The increase in rack density provides another strong cost benefit for cases where physical real estate is a significant consideration, for example, data centers located in co-location facilities. The greater rack density means a significantly lower physical footprint for the data center, which translates directly into cost savings.
Exact impact on TCO will vary according to a number of factors (number of HDDs behind each storage server, real estate characteristics, etc.) specific to a given data center.
The security of storage services within the cloud data center is a difficult task. The interface library supports:
- Authentication—A full cryptographic authentication of servers that have access permission to the drive
- Integrity—Full integrity check of the command and the data
- Authorization—A clear set of roles by server as to what the application is allowed to do. Typical roles are read, read/write, management of the drive and management of the security in the drive.

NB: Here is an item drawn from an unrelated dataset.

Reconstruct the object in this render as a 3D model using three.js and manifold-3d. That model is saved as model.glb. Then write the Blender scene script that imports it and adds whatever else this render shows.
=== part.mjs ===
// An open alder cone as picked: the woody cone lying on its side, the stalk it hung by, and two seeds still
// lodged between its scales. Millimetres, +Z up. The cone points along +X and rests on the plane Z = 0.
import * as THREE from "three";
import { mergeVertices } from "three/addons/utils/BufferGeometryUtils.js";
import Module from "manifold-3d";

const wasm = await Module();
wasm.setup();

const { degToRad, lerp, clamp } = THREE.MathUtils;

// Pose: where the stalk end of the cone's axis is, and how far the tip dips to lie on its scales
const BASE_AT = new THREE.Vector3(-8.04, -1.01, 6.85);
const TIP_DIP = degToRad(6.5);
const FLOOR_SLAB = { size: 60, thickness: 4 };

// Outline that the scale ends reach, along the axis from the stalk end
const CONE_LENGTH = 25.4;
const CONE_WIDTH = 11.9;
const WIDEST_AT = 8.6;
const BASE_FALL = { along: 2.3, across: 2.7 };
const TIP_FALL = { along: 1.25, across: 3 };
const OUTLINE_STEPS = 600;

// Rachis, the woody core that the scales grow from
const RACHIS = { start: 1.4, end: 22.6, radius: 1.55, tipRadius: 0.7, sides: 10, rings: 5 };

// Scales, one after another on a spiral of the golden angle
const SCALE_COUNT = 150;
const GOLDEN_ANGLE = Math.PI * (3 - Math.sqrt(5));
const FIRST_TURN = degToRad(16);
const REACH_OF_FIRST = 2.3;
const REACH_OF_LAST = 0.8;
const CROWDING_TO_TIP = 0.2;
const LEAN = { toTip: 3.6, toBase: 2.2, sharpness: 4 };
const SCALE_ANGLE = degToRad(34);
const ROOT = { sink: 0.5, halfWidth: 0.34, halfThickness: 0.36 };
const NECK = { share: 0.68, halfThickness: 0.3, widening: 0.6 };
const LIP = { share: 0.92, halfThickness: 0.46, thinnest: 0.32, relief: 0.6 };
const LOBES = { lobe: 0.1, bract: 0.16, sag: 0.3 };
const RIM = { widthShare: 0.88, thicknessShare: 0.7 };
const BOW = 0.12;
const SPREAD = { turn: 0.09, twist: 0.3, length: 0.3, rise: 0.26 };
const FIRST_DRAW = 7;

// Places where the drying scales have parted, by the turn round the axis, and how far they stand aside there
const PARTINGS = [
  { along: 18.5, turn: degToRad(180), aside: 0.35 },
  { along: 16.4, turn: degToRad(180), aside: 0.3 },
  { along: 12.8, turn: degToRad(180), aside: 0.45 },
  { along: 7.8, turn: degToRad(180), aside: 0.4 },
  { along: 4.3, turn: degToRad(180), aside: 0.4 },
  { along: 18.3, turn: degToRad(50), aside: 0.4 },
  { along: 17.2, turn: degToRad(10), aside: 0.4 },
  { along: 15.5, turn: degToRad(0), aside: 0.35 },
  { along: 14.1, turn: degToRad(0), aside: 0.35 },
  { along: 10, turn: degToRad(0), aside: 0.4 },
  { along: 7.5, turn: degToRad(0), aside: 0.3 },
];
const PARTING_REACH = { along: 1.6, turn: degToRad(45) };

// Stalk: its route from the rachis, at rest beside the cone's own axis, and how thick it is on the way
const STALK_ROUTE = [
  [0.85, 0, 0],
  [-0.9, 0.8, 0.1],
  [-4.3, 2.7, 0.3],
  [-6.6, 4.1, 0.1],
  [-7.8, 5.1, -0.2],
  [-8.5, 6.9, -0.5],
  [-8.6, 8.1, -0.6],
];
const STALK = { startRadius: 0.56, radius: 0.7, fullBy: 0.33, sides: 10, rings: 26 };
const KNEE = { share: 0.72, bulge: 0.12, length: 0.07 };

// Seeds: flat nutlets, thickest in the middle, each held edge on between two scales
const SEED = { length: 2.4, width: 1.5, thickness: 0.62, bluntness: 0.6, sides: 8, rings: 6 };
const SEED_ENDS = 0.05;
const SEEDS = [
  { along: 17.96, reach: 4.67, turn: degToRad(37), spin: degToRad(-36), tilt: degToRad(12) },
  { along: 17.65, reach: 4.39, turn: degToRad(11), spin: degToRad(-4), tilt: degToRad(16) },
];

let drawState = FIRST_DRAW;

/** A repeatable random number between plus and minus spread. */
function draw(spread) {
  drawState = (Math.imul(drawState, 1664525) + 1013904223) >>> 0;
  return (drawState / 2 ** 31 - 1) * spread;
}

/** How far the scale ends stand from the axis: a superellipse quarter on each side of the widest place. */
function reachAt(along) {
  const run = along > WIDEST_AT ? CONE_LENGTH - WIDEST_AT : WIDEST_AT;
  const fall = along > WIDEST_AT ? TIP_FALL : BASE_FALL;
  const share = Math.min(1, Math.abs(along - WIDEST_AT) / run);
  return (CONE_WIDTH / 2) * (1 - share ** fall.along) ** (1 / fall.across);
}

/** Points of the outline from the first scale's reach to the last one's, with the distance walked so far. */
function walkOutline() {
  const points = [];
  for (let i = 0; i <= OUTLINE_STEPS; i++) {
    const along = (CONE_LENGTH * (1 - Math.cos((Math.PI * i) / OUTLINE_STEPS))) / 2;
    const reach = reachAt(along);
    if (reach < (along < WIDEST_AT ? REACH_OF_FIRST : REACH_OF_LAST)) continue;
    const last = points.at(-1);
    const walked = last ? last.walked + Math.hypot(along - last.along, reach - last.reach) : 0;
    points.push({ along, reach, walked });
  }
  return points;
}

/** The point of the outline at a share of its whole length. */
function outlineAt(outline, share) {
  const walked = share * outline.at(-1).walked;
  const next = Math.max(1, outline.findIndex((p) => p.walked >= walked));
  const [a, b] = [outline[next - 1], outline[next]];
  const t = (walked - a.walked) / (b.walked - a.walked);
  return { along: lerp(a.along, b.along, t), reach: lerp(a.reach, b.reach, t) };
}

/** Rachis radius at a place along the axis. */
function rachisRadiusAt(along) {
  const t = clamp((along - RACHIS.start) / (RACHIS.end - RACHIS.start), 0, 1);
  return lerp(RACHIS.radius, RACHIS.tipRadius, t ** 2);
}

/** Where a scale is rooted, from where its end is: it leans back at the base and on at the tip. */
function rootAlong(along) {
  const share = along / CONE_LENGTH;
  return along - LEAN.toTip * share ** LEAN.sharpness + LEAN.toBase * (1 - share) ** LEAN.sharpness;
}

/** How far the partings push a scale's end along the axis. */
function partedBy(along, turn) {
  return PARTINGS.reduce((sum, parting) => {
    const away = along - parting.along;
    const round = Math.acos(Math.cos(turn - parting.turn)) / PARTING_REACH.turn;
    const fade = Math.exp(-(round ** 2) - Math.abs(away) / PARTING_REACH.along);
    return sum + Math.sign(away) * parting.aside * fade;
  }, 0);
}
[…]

- Transport Layer Security(TLS)—For the security of very sensitive data and/or management commands, a full industry-standard TLS suite is also provided.
This is a marked difference to other distributed storage systems where, inside the data center, traffic between services are not only unsecured but also unauthenticated. This gives anyone who has access to the data center complete and unfettered access to the storage to read, modify and even delete all the data. In these situations, the security becomes the responsibility of the networking infrastructure and higher-cost networking, separate network islands or complicated VLANs. The Seagate Kinetic Storage security architecture allows low-cost and flexible data center networking architectures.
The Seagate Kinetic Storage platform represents a fundamental and important leap forward in storage architectures. The demands of our always-connected, mobile and online world—and the corresponding massive cloud storage infrastructure required to support it—mandate true re-envisioning of best practices and technology. The Seagate Kinetic Storage platform delivers the new paradigm necessary to enable us collectively, as an industry, not only to meet this mandate but to do so optimally and in the most cost-efficient manner required.